The U.S. government has sacrificed the lives of thousands of American troops, along with hundreds of billions of dollars, to back the government of Nouri al-Maliki. But the Maliki government is closely allied with Iran — which, the administration tells us, is our deadly enemy. In Iraq’s violent inter-sectarian and intra-sectarian violence, the administration is backing “good” Sunni and Shia factions, which have terrorist pedigrees equally as vulgar as those of the “bad” Sunni and Shia factions we are opposing. Hence we find the U.S. military arming and training the Iranian-backed Badr Brigades and other forces of the Supreme Council for the Islamic Revolution in Iraq (SCIRI).
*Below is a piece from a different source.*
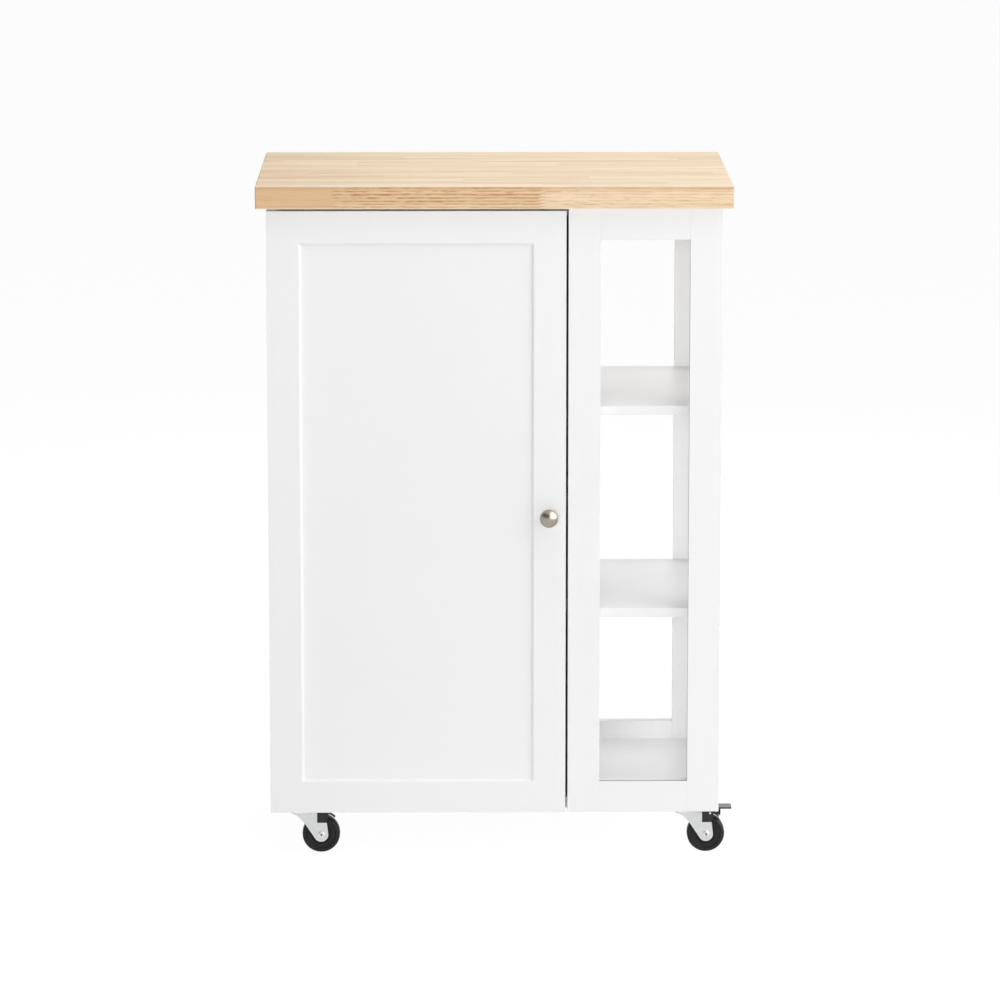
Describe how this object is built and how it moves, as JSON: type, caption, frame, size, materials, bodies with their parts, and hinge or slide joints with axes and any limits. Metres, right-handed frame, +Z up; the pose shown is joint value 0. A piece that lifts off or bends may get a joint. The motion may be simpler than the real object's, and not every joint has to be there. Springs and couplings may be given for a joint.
{
  "type": "kitchen cart",
  "caption": "Rolling kitchen cart: white cupboard with a hinged panel door beside an open shelved bay, under a solid wood worktop, on swivel casters.",
  "frame": {"origin": "on the floor, under the middle of the cart's overall box", "axes": "+Z up, -Y towards the door and the user, +X towards the open bay's end"},
  "size_m": [0.6262, 0.4145, 0.9],
  "materials": {
    "oiled_hardwood": "sealed glued-stave hardwood",
    "white_lacquer": "white satin lacquer on fibreboard",
    "satin_nickel": "satin nickel plate",
    "zinc_plated_steel": "bright zinc plate",
    "nickel_plated_steel": "nickel plate",
    "black_wheel": "moulded black wheel",
    "black_housing": "moulded black plastic",
    "grey_pedal": "moulded dark grey plastic",
    "bearing_plastic": "hard bearing plastic",
    "white_plastic": "moulded white plastic"
  },
  "bodies": {
    "cart": {"back_panel": "white_lacquer", "back_rails": "white_lacquer", "back_stiles": "white_lacquer", "bottom_panel": "white_lacquer", "caster_plates": "zinc_plated_steel", "caster_screws": "nickel_plated_steel", "catch_body": "white_plastic", "catch_screws": "nickel_plated_steel", "end_rails": "white_lacquer", "end_stiles": "white_lacquer", "front_rails": "white_lacquer", "front_stiles": "white_lacquer", "front_stretcher": "white_lacquer", "hinge_arms": "nickel_plated_steel", "hinge_plate_screws": "nickel_plated_steel", "hinge_plates": "nickel_plated_steel", "left_side_panel": "white_lacquer", "lower_cabinet_shelf": "white_lacquer", "lower_open_shelf": "white_lacquer", "partition_panel": "white_lacquer", "rear_stretcher": "white_lacquer", "shelf_pins": "nickel_plated_steel", "swivel_rings": "bearing_plastic", "upper_cabinet_shelf": "white_lacquer", "upper_open_shelf": "white_lacquer", "worktop": "oiled_hardwood", "worktop_screws": "nickel_plated_steel"},
    "door": {"door_panel": "white_lacquer", "hinge_cup_screws": "nickel_plated_steel", "hinge_cups": "nickel_plated_steel", "hinge_pins": "nickel_plated_steel", "knob": "satin_nickel", "knob_screw": "nickel_plated_steel", "strike_plate": "nickel_plated_steel"},
    "front_left_swivel": {"front_left_axle": "zinc_plated_steel", "front_left_fork": "zinc_plated_steel", "front_left_hood": "black_housing"},
    "front_left_roller": {"front_left_wheel": "black_wheel"},
    "front_right_swivel": {"front_right_axle": "zinc_plated_steel", "front_right_fork": "zinc_plated_steel", "front_right_hood": "black_housing", "front_right_pedal_pin": "zinc_plated_steel"},
    "front_right_roller": {"front_right_wheel": "black_wheel"},
    "back_left_swivel": {"back_left_axle": "zinc_plated_steel", "back_left_fork": "zinc_plated_steel", "back_left_hood": "black_housing", "back_left_pedal_pin": "zinc_plated_steel"},
    "back_left_roller": {"back_left_wheel": "black_wheel"},
    "back_right_swivel": {"back_right_axle": "zinc_plated_steel", "back_right_fork": "zinc_plated_steel", "back_right_hood": "black_housing"},
    "back_right_roller": {"back_right_wheel": "black_wheel"},
    "front_right_brake": {"front_right_brake_pedal": "grey_pedal"},
    "back_left_brake": {"back_left_brake_pedal": "grey_pedal"}
  },
  "joints": [
    {"name": "door_swing", "type": "hinge", "parent": "cart", "child": "door", "pos_m": [-0.2885, -0.1755, 0.4655], "axis": [0, 0, -1], "range_deg": [0, 95]},
    {"name": "front_left_swivelling", "type": "hinge", "parent": "cart", "child": "front_left_swivel", "pos_m": [-0.2565, -0.129, 0.057], "axis": [0, 0, 1], "continuous": true},
    {"name": "front_left_rolling", "type": "hinge", "parent": "front_left_swivel", "child": "front_left_roller", "pos_m": [-0.231, -0.129, 0.025], "axis": [0, 1, 0], "continuous": true},
    {"name": "front_right_swivelling", "type": "hinge", "parent": "cart", "child": "front_right_swivel", "pos_m": [0.2565, -0.129, 0.057], "axis": [0, 0, 1], "continuous": true},
    {"name": "front_right_rolling", "type": "hinge", "parent": "front_right_swivel", "child": "front_right_roller", "pos_m": [0.282, -0.129, 0.025], "axis": [0, 1, 0], "continuous": true},
    {"name": "front_right_braking", "type": "hinge", "parent": "front_right_swivel", "child": "front_right_brake", "pos_m": [0.2875, -0.129, 0.0535], "axis": [0, 1, 0], "range_deg": [0, 15]},
    {"name": "back_left_swivelling", "type": "hinge", "parent": "cart", "child": "back_left_swivel", "pos_m": [-0.2565, 0.145, 0.057], "axis": [0, 0, 1], "continuous": true},
    {"name": "back_left_rolling", "type": "hinge", "parent": "back_left_swivel", "child": "back_left_roller", "pos_m": [-0.231, 0.145, 0.025], "axis": [0, 1, 0], "continuous": true},
    {"name": "back_left_braking", "type": "hinge", "parent": "back_left_swivel", "child": "back_left_brake", "pos_m": [-0.2255, 0.145, 0.0535], "axis": [0, 1, 0], "range_deg": [0, 15]},
    {"name": "back_right_swivelling", "type": "hinge", "parent": "cart", "child": "back_right_swivel", "pos_m": [0.2565, 0.145, 0.057], "axis": [0, 0, 1], "continuous": true},
    {"name": "back_right_rolling", "type": "hinge", "parent": "back_right_swivel", "child": "back_right_roller", "pos_m": [0.282, 0.145, 0.025], "axis": [0, 1, 0], "continuous": true}
  ]
}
The affinity between Iran and Iraq was noted in great detail in a June 4, 2012 report for The World Post by Qassim Abdul-Zahra and Brian Murphy that stated: “Iran has played many political roles in Baghdad since the fall of Saddam Hussein: spoiler to American-crafted administrations, haven for Iraqi political outcasts and big brother to Prime Minister Nouri al-Maliki’s Shiite-led government.”
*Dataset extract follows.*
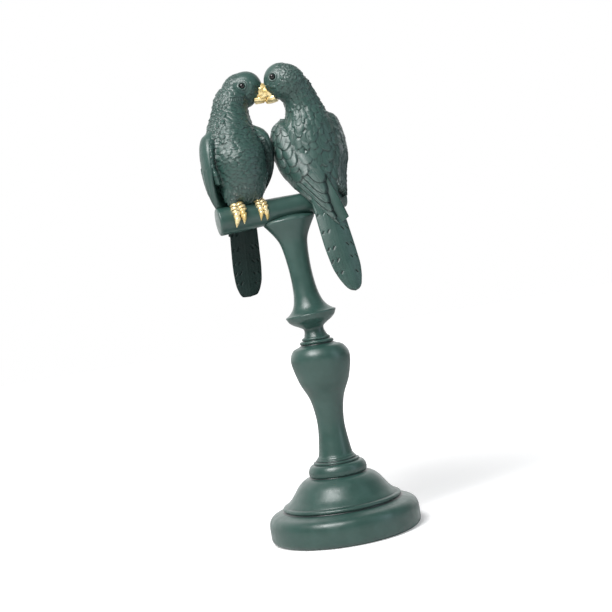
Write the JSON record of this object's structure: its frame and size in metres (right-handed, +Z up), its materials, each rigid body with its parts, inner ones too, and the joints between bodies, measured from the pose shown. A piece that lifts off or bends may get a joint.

The report quoted Syracuse University professor and Iran specialist Mehrzad Boroujerdi:

No doubt Iran is a significant political force in Iraq. They are actively and aggressively trying to keep al-Maliki in power. The fear is that the downfall of al-Maliki, coupled with the uncertainties about Assad’s fate in Syria, could leave the Iranians suddenly looking at unfriendly faces.

The article also noted that al-Maliki was given a “red carpet welcome” during a visit to Tehran in April 2012, where he had once lived in exile as an anti-Saddam activist.

The greatest worry in Washington, apparently, is that a deal by which Iran sells arms to Iraq would be a violation of a UN Security Council Resolution. As the history of our involvement in the Middle East has shown, however, it would be wise for our government to distance itself from both the UN and involvement in the Middle East. The former has consistently undermined our sovereignty and dragged us into numerous wars, while the latter has produced blowback that fueled terrorist attacks such as that against the USS Cole and 9/11.